Beyond issues of accountability, Russia’s more prominent role in the CAR and many other African countries could also potentially increase tensions with Western powers. Following the Soviet Union’s dissolution, Moscow was forced to retreat from its positions across Africa, where it had been funding a proxy war with the West throughout the Cold War. Russia’s military deal with the CAR is just one of many new initiatives to expand the country’s influence across Africa again. These recent activities range from selling arms to Cameroon to holding stakes in Zimbabwe and Guinea’s mines to establishing military deals with the Democratic Republic of the Congo, Burkina Faso, Uganda, Angola, and Sudan. All too telling, recent coverage of Russia’s deals in Africa by a Russian state news agency, Ria Novosti, bore the headline: “Russia takes Africa without a fight.” The Washington Post reports that an in-country UN official believes this growing influence will raise security tensions, as France, the United States, and the European Union “didn’t expect the Russians stepping in.” While another proxy war with the West is unlikely at present, there is potential for African nations to once again be caught between the conflicting interests of larger powers. For now, however, Russia has framed its dealings with the CAR as “part of the common efforts of the international community… to normalize the situation and to provide a lasting solution to the drawn out internal armed conflict.”
Ultimately, although Russia’s involvement with the CAR could exacerbate these issues in the future, the most pressing need now is to resolve the CAR’s dire humanitarian crisis, caused by over four years of ongoing conflict. The UNDP reported last year that over 420,000 people have fled the country, and almost half the population require humanitarian assistance. Within a year, the number of civilians displaced by fighting has doubled, reaching 700,000. As the conflict has remained unresolved and even spread throughout the first half of 2018, it is likely these figures will only continue to rise.

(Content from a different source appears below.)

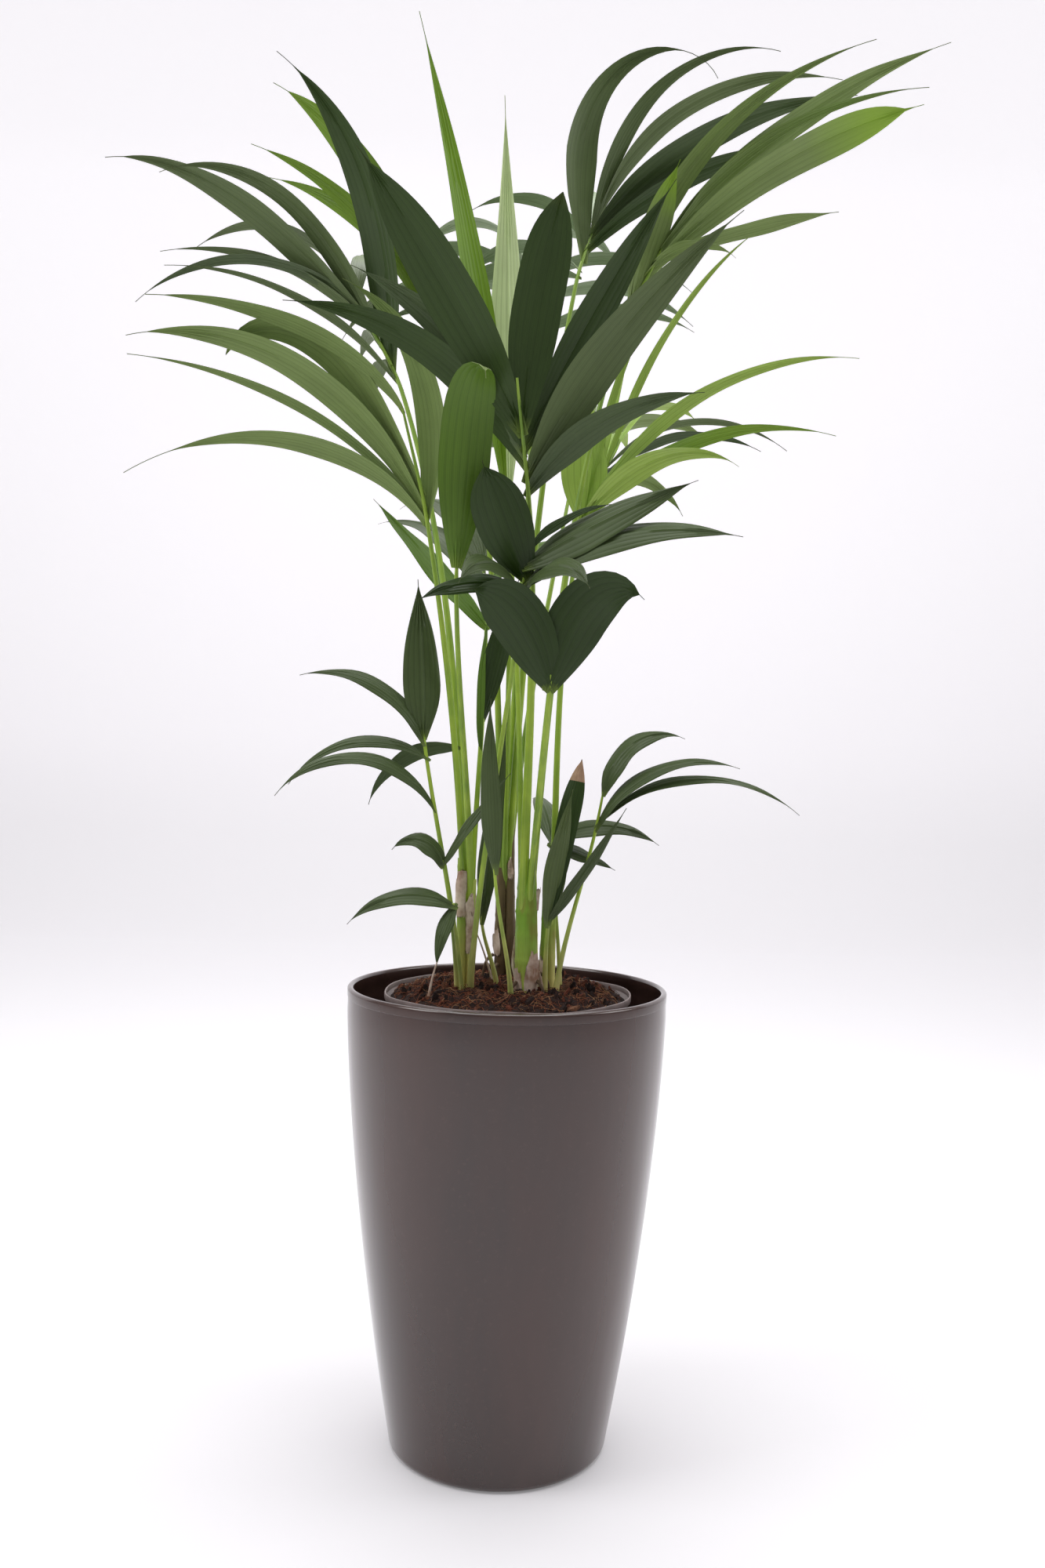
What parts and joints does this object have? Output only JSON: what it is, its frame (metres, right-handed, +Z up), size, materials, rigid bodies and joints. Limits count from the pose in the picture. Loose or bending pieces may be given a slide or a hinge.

A Russian Ministry of Foreign Affairs press release issued in October 2017 re-affirmed support for joint efforts between CAR authorities and the international community to launch a “comprehensive process for the disarmament, demobilization and social re-integration of combatants.” Russia’s commitment to aid the CAR in economic growth, healthcare, and infrastructure bodes well for its future development. However, it is uncertain whether the recent military deal will help resolve current violence, particularly as the UN’s July report found that “the recent acquisition of weaponry by the Government has created an incentive for the active rearmament of ex-Selaka factions.” It is crucial that Russia and other international stakeholders bolster their support for non-conflict peace resolution methods like the African Union Initiative for Peace and Reconciliation in the Central African Republic, which was introduced last November and aims to organize an agreement between the government and the various militia groups operating in the CAR. Military deals will only fuel ongoing violence and threats to the security of the CAR’s civilians.